In front of the PTO lever, there's a round object on the front wall and another contraption beneath it, with a perforated lever going down. The kit gives you these as parts C19/21, with the latter being ridiculously tiny. C19 was cemented a little higher and further left on the wall and received a lever plus an attached rod going down. Beneath it, C21's replacement was completely scratchbuilt and mounted with some guesswork linkage at its bottom. Above C19, a "Gearshift Lever Position Instruction Plate" from a piece of sheeet with two decals from Archer's "Generic US Data Placards" was added. The kit accelerator/trailer brake part PE10  needed a deeper cut between the two pedals, and the bending groove for its lateral footrest was on the wrong side of the brass. The mounting brace on the floor plate was shortened to the width of the pedal combo, thus also providing the room for C21's connecting rod whose function I don't know. Another foot rest at the bottom of the pedals was added from brass wire.  

Two more things were added behind the left half of the dashboard: The Throttle Lever is mounted on a sort of a disk, with a few imitated nuts. To its right, another rod of unknown purpose with a "universal joint half" end goes into a hole that was drilled into the floor plate. Trailer Air Brake Hand Lever C26 was lost to tweezer launch and its scratchbuilt replacement relocated more to the left, while a scratchbuilt Siren Switch was added at the bottom of brass brace PE14. More to the right, C20 is a very poor rendition of the two "knobs on rods" below the dashboard that end in cables leading into the center column, so I scratchbuilt these "Engine stop and Choke Controls" from a little plastic sheet, 0.5 mm Evergreen rod, punched out disks, and stretched sprue from plastic and vinyl. I also scratched a rear view mirror -- stowed inside, think transport damages.
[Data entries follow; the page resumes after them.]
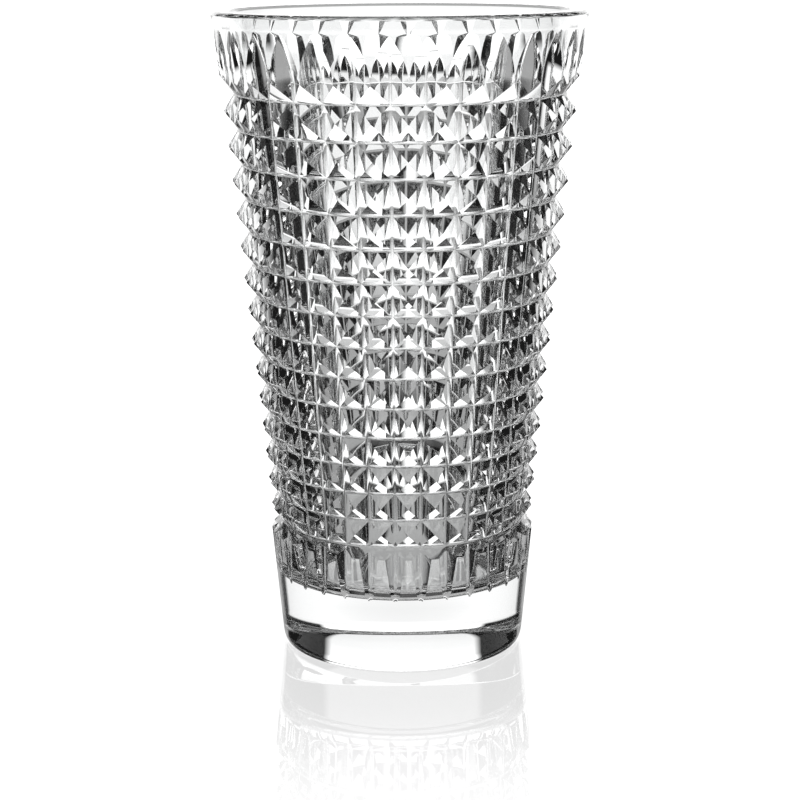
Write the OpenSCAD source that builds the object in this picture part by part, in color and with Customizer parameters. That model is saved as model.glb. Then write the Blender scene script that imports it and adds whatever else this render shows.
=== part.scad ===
// Cut crystal vase: a tall flared tumbler of clear lead crystal with a thick solid base.
// Its wall is cut all over with rows of small four-sided pyramids, the diamonds, between upright
// grooves and ring grooves. Above them the upright grooves run out in pointed flames below a
// plain lip, and below them they run out in narrow tails above the plain base.
// The real vase is a single casting. The nodes are zones of that one piece: each meets the next
// face to face on a level plane, and nothing moves or comes apart.
// Millimetres, +Z up, origin at the centre of the underside.

/* [Blank] */
// Overall height
height = 250; // [247:0.5:253]
// Radius of the straight outer cone at table level
foot_r = 47.8; // [47.4:0.1:48.2]
// Outward lean of the outer cone, radius gained per millimetre of height
lean = 0.0955; // [0.0945:0.0005:0.0965]
// Width of the rounded edge round the foot
heel_width = 1.7; // [1:0.1:3]
// Height of the rounded edge round the foot
heel_height = 4.5; // [1:0.5:6]
// Level plane where the carved collar meets the plain lip
lip_z = 244; // [243.5:0.5:245]
// Extra outward flare at the very top of the lip
lip_flare = 0.6; // [0:0.1:1]
// Rounding of the lip's outer and inner corners
lip_corner_r = 1.7; // [0.8:0.1:2.4]

/* [Cavity] */
// Thickness of the solid base below the cavity
base_t = 27; // [22:0.5:28]
// Cavity radius at the floor, before its rounded corner
floor_r = 39.5; // [36:0.5:41]
// Cavity radius at the rim
mouth_r = 65.3; // [64:0.1:66]
// Radius of the rounded corner between the cavity's floor and its wall
cove_r = 9; // [6:0.5:12]
// Slope, in degrees, at which that corner reaches the floor
cove_angle = 25; // [15:1:35]

/* [Cuts] */
// Number of upright grooves round the vase
columns = 32; // [32:2:40]
// Number of rows of diamonds
rows = 14; // [10:1:14]
// Rise of a groove's wall for each millimetre away from the groove's middle
wheel_slope = 0.66; // [0.62:0.005:0.68]
// Width of the narrow floor that the wheel's blunt edge leaves in each groove
wheel_flat = 0.7; // [0.6:0.1:1.2]
// Height up to which the upright grooves are at full depth
cut_top = 225.6; // [223:0.2:227]
// Outward lean of the grooves' floors
groove_lean = 0.0942; // [0.092:0.0002:0.098]
// Height of a row of diamonds as a share of the groove radius at its top
row_share = 0.2129; // [0.2:0.001:0.213]

/* [Flames and tails] */
// Height of the pointed tops of the flames
flame_tip = 242.9; // [238:0.1:243]
// Height where the last ring groove runs out to the plain lands
tail_top = 46.4; // [46:0.1:47]
// Radius of the upright groove floors between the tails' lands
tail_r = 49.9; // [49.7:0.05:50]
// Height where the tails start to lift out of the glass
tail_bend = 33.5; // [32:0.1:36]
// Height where the tails end
tail_end = 29.3; // [28.5:0.1:30]

/* [Hidden] */
$fn = 128;
glass = [0.90, 0.93, 0.95, 0.55];
half_step = 180 / columns;
flat = wheel_flat / 2;
// Share of the outer radius that is left in the groove floors when neighbouring walls just meet
meet = cos(half_step) - wheel_slope * sin(half_step);
full_depth = blank_r(cut_top) * (1 - meet) - wheel_slope * flat;
floor_r0 = blank_r(cut_top) - full_depth - groove_lean * cut_top;
row_ratio = 1 - row_share * groove_lean;
first_ring = (cut_top - row_share * floor_r0 / 2) / (1 + row_share * groove_lean / 2);
last_ring = ring_z(rows);
flame_steps = 8;
tail_steps = 4;
arc_steps = 6;

// Outer radius of the uncut blank
function blank_r(z) = foot_r + lean * z;
// Radius of the cavity
function cavity_r(z) = floor_r + (mouth_r - floor_r) * (z - base_t) / (height - base_t);
// Radius of the groove floors among the diamonds
function groove_r(z) = floor_r0 + groove_lean * z;
// Radius at which the walls of neighbouring upright grooves meet
function tip_r(z) = (groove_r(z) - wheel_slope * flat) / meet;
// Height of ring groove j. The rows shrink with the radius, so every diamond has one shape.
function ring_z(j) = first_ring - groove_r(first_ring) * (1 - pow(row_ratio, j)) / groove_lean;
// Floor of an upright groove in a flame, lifting out along the wheel's round edge
function flame_floor(z) =
    blank_r(z) - full_depth * (1 - pow((z - cut_top) / (flame_tip - cut_top), 2));
// Floor of an upright groove in a tail: level with the axis, then lifting out
function tail_floor(z) = z >= tail_bend ? tail_r
    : blank_r(z) - (blank_r(tail_bend) - tail_r) * (1 - pow((tail_bend - z) / (tail_bend - tail_end), 2));
// Distance from a groove's middle to the line where its wall meets the blank
function edge_x(z, groove_floor) =
    let (c = groove_floor - wheel_slope * flat, s = wheel_slope)
    (sqrt(pow(s * c, 2) - (1 + s * s) * (c * c - pow(blank_r(z), 2))) - s * c) / (1 + s * s);

// A point by groove k: x runs round the vase from the groove's middle, y out from the axis
function at(k, x, y, z) =
    let (a = k * 2 * half_step)
    [y * cos(a) - x * sin(a), y * sin(a) + x * cos(a), z];

// A level is [height, kind, groove floor radius]. Its kind says which points it has by each
// groove: "ring" the two edges of the groove's floor, "peak" those and the diamond's tip,
// "open" those, the groove's two outer edges and the middle of the land, "plain" two points
// on the blank.
function level_points(level) =
    let (z = level[0], kind = level[1], y = level[2], r = blank_r(z))
    [for (k = [0 : columns - 1]) each sector_points(k, z, kind, y, r)];
function sector_points(k, z, kind, y, r) =
    let (e = kind == "open" ? edge_x(z, y) : 0, f = kind == "open" ? min(flat, 0.6 * e) : flat)
    kind == "ring" ? [at(k, -f, y, z), at(k, f, y, z)]
    : kind == "peak" ? [at(k, -f, y, z), at(k, f, y, z), at(k + 0.5, 0, tip_r(z), z)]
    : kind == "open" ? [
        at(k, -e, sqrt(r * r - e * e), z), at(k, -f, y, z), at(k, f, y, z),
        at(k, e, sqrt(r * r - e * e), z), at(k + 0.5, 0, r, z)]
    : [at(k, 0, r, z), at(k + 0.5, 0, r, z)];
// Which point of a level stands at each of the five places of a sector, so that levels of
// different kinds join: places that share a point close up to a triangle or to nothing.
function places(kind) = kind == "ring" ? [0, 0, 1, 1, 1]
    : kind == "peak" ? [-1, 0, 1, 2, 2]
    : kind == "open" ? [0, 1, 2, 3, 4]
    : [0, 0, 0, 0, 1];
function sector_size(kind) = kind == "peak" ? 3 : kind == "open" ? 5 : 2;
function level_start(levels, i) =
    i == 0 ? 0 : level_start(levels, i - 1) + columns * sector_size(levels[i - 1][1]);
function index(levels, i, k, place) =
    let (kind = levels[i][1], size = sector_size(kind), own = places(kind)[place % 5])
    level_start(levels, i) + (k * size + own + (place == 5 ? size : 0) + columns * size) % (columns * size);
function whole(face) = face[0] != face[1] && face[1] != face[2] && face[2] != face[0];
function side_faces(levels) = [
    for (i = [0 : len(levels) - 2], k = [0 : columns - 1], place = [0 : 4])
    let (
        a = index(levels, i, k, place), b = index(levels, i, k, place + 1),
        c = index(levels, i + 1, k, place + 1), d = index(levels, i + 1, k, place))
    each [for (face = [[a, c, b], [a, d, c]]) if (whole(face)) face]];
function cap_faces(levels) =
    let (
        last = len(levels) - 1,
        low = columns * sector_size(levels[0][1]),
        start = level_start(levels, last),
        high = columns * sector_size(levels[last][1]))
    [[for (i = [0 : low - 1]) i], [for (i = [high - 1 : -1 : 0]) start + i]];

// Points along an arc, by centre, radius and first and last angle
function arc(cx, cy, r, from, to) =
    [for (i = [0 : arc_steps]) let (a = from + (to - from) * i / arc_steps) [cx + r * cos(a), cy + r * sin(a)]];

// Levels from the bottom up, floor edges of a ring groove and a row of diamonds each
function ring_levels(z) = [
    [z - flat, "ring", groove_r(z - flat)],
    [z + flat, "ring", groove_r(z + flat)]];
function peak_level(j) =
    let (z = (ring_z(j) + ring_z(j + 1)) / 2)
    [z, "peak", groove_r(z)];

wall_levels = [
    [last_ring, "ring", groove_r(last_ring)],
    [last_ring + flat, "ring", groove_r(last_ring + flat)],
    for (j = [rows - 1 : -1 : 0]) each [
        peak_level(j),
        if (j > 0) each ring_levels(ring_z(j))],
    [first_ring - flat, "ring", groove_r(first_ring - flat)],
    [first_ring, "ring", groove_r(first_ring)]];

collar_levels = [
    [first_ring, "ring", groove_r(first_ring)],
    [first_ring + flat, "ring", groove_r(first_ring + flat)],
    [cut_top, "peak", groove_r(cut_top)],
    for (i = [1 : flame_steps - 1])
    let (z = cut_top + (flame_tip - cut_top) * sin(90 * i / flame_steps))
    [z, "open", flame_floor(z)],
    [flame_tip, "plain", 0],
    [lip_z, "plain", 0]];

// Height at which the last ring groove's lower wall has risen to the tails' groove floors
ring_floor_y = groove_r(last_ring - flat) * cos(half_step) + flat * sin(half_step);
tail_floor_y = tail_r * cos(half_step) + flat * sin(half_step);
tail_start = last_ring - flat
    - (last_ring - flat - tail_top) * (tail_floor_y - ring_floor_y) / (blank_r(tail_top) - ring_floor_y);
tail_levels = [
    [base_t, "plain", 0],
    [tail_end, "plain", 0],
    for (i = [tail_steps - 1 : -1 : 0])
    let (z = tail_bend - (tail_bend - tail_end) * sin(90 * i / tail_steps))
    [z, "open", tail_floor(z)],
    [(tail_bend + tail_top) / 2, "open", tail_r],
    [tail_top, "open", tail_r],
    [tail_start, "ring", tail_r],
    [last_ring - flat, "ring", groove_r(last_ring - flat)],
    [last_ring, "ring", groove_r(last_ring)]];

// Solid whose side follows a list of levels
module cut_solid(levels) {
    polyhedron(
        points = [for (level = levels) each level_points(level)],
        faces = concat(side_faces(levels), cap_faces(levels)));
}

// Space inside the vase. It runs a little below the floor and above the rim to cut cleanly.
module cavity() {
    over = 2;
    cove_z = base_t + cove_r * cos(cove_angle);
    cove_x = cavity_r(cove_z) - cove_r;
    rotate_extrude()
        polygon(concat(
            [[0, base_t - over], [cove_x + cove_r * sin(cove_angle), base_t - over]],
            arc(cove_x, cove_z, cove_r, cove_angle - 90, 0),
            [[cavity_r(height + over), height + over], [0, height + over]]));
}

// Plain lip with two rounded corners and a slight flare
module rim_lip() {
    top_r = blank_r(height) + lip_flare;
    c = lip_corner_r;
    color(glass)
        rotate_extrude()
            polygon(concat(
                [[cavity_r(lip_z), lip_z], [blank_r(lip_z), lip_z]],
                arc(top_r - c, height - c, c, 0, 90),
                arc(cavity_r(height - c) + c, height - c, c, 90, 180)));
}

// Collar that carries the flames, down to the middle of the first ring groove
module flame_collar() {
    color(glass)
        difference() {
            cut_solid(collar_levels);
            cavity();
        }
}

// Wall between the first and the last ring groove, cut all over with diamonds
module diamond_wall() {
    color(glass)
        difference() {
            cut_solid(wall_levels);
            cavity();
        }
}

// Band below the last ring groove, with the tails and the lands between them
module tail_band() {
    color(glass)
        difference() {
            cut_solid(tail_levels);
            cavity();
        }
}

// Plain solid base: its top is the cavity's floor, and its underside stands on the table
module base_block() {
    heel_x = blank_r(heel_height) - heel_width;
    heel = [for (point = arc(0, heel_height, 1, -90, 0))
        [heel_x + heel_width * point[0], heel_height * (1 + point[1] - heel_height)]];
    color(glass)
        rotate_extrude()
            polygon(concat([[0, 0]], heel, [[blank_r(base_t), base_t], [0, base_t]]));
}

rim_lip();
flame_collar();
diamond_wall();
tail_band();
base_block();
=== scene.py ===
"""Looks of the cut crystal vase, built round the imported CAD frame.

The vase is one casting, so it is one seamless mesh here. Three kinds of surface carve its outside:
the blank's smooth cone, upright grooves and ring grooves. The mesh follows the lines where they
meet, and every corner of a face takes its normal from the surface that the face lies on, so
diamonds' upright sides stay flat and groove floors stay round. Metres, +Z up, origin at the
underside's centre.
"""

import math

import bmesh
import bpy
import numpy as np
from mathutils import Matrix, Vector


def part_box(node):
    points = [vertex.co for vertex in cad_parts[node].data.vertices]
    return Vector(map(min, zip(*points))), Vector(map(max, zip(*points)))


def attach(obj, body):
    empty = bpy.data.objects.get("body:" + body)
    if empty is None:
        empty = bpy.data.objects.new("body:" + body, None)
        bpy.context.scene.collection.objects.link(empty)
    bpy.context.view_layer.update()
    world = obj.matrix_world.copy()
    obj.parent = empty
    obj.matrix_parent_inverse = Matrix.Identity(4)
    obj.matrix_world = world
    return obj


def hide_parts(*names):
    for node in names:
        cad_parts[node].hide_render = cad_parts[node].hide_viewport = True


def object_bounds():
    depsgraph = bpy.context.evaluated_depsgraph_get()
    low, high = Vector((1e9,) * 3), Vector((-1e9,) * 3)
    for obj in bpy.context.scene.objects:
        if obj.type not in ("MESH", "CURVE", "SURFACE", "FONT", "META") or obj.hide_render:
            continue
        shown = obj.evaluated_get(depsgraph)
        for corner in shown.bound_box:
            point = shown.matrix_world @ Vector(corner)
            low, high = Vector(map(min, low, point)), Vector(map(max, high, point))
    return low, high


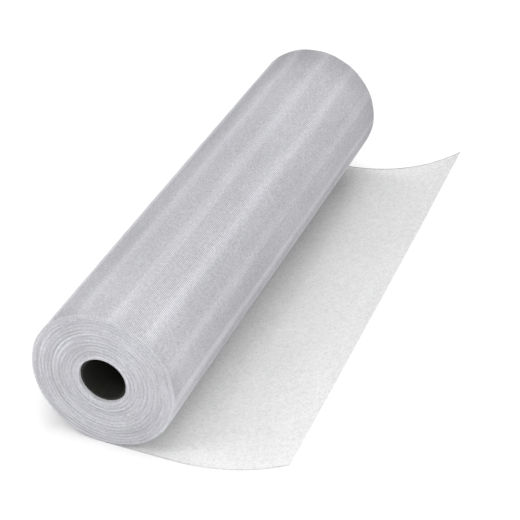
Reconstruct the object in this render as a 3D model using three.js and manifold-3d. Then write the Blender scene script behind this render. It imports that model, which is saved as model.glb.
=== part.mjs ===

The PE set contributed two inside frames for the cab ventilation openings, but PART goofed with the rest of their mechanism, so I mounted what I had as best possible and added some pieces of sheet and stretched sprue to make it all look more plausible. Tiny C21 received a new home to the right of the central column and a wire connection. The PE dashboard was detailed with parts from the set, a few homemade ones, and different wires. Next to it, one of the PART fire extinguisher holders -- these two things are hopelessly over-engineered: five PE parts each, working! The platform for the second extinguisher (in the passenger compartment), however, had to be built after Eduard PE part 80 as seen in their instructions.

HB forgot to mention where their decals inside the vehicle should go: No. 10 obviously to the dash, and 11 to the wall of the .50 cal. ammo box to the driver's left, right next to his elbow. No. 12 belongs to the dash's central column, below the hole for the "knobs on rods" C20. For the PE dash, I used PART's piece of film, and additional decals came from the Archer set for the HST, their "US Generic Data", and my spares.

The three seat "benches" were replaced with parts cast off a fellow modeler's Masters Productions update set.

All back rests and lateral pads were covered with a single layer of paper handkerchief, affixed with dabbed-on thin liquid glue. As the molded-on rests on the back of the wall behind the driver were conspicuously thinner than the separate ones for all other seats, I cemented pieces of styrene sheet on top of them. All "cloth" was painted Revell Aqua Color Olive Brown, the seat belts Earth Brown. The First Aid box received a decal from my spares and an onionskin paper strap with a wire buckle.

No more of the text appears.